In my recent book, I argue that the Court can learn about those “broad contours” through the political process. I focus on the use of “Court-curbing bills” in Congress (legislative proposals to restrict judicial power) as indicators from elected officials that the courts are losing public support. I find that when the Court can credibly infer from those indicators that public support is waning, it will engage in a type of strategic self-restraint. While the focus of my study was limited to one type of indicator, “Court-curbing bills,” public campaigns, presidential statements, and protests are all part of the sources of information the Court has about where it stands with the public.

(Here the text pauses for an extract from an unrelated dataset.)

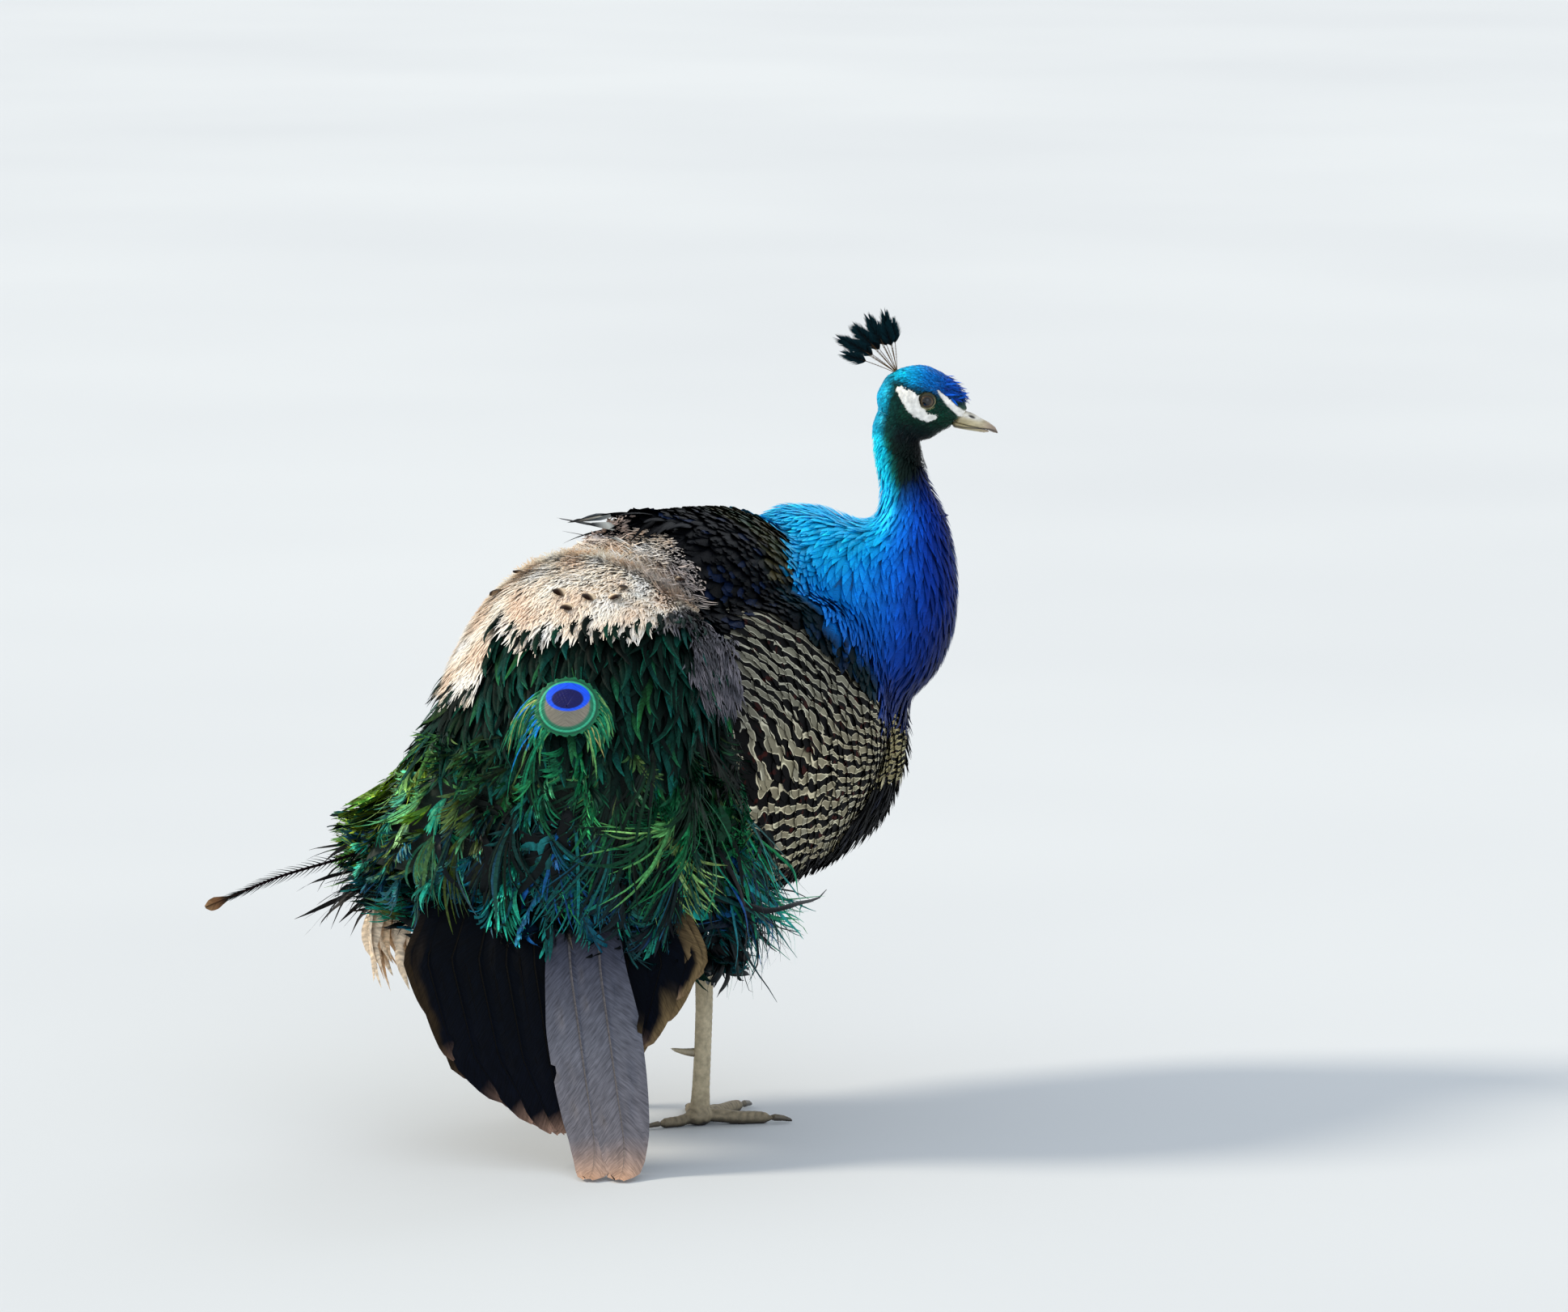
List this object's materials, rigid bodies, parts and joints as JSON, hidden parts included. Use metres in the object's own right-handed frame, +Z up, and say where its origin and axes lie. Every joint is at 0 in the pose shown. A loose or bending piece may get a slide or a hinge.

This insight raises a question: how can the Administration best defend the ACA, and how can its opponents best attack it, beyond the confines of legal briefs and oral argument in the courtroom? My claim is that a potentially consequential strategy is to rally the public. The Administration has taken some steps to meeting to help coordinate supporters, which according to the Post include the Service Employees International Union (one of Obama’s big supporters), physicians groups, and other groups, and it has recently posted aYouTube video in support of the legislation. However, the Administration has not taken advantage of the president’s bully pulpit to really lead opinion on this question – it has even been joked that the strongest defense of the individual mandate was actually raised by Mitt Romney. The evidence from my research suggests that a lively, engaged public debate about the individual mandate and efforts by opponents and supporters alike to build support for their visions may be able to reach the Court. It would be naïve to assume that the Court is just taking the public’s temperature in the issue. However, it surely is paying attention. Seen this way, the Administration may have missed an important opportunity to influence the fate of its hallmark legislative achievement. [emphasis added]

Of course, one may recoil at this opinion, in the view that I am suggesting politicians manipulate public discourse to unduly influence the Court. To the contrary, I think the claim I am making is based on the idea that judicial attention to public discourse suggests a healthy, lively democracy. No institution should be impenetrably insulated from the will of the people. The Court does not, as the ficticious Mr. Dooley once suggested, follow “the illiction returns.” However, the Court does pay attention to the will of the people. In this way, the public can have a say in an important part of American policy-making, though it remains the public’s responsibility to make the effort. And, the Administration would best be served by helping the public along, leading opinion and shaping the public discourse.

I have not looked at Clark’s book myself, but this looks like the right way to study the situation: a combination of data analysis and theoretical modeling that can give us a sense of what is happening now, given patterns in previous high-profile court cases.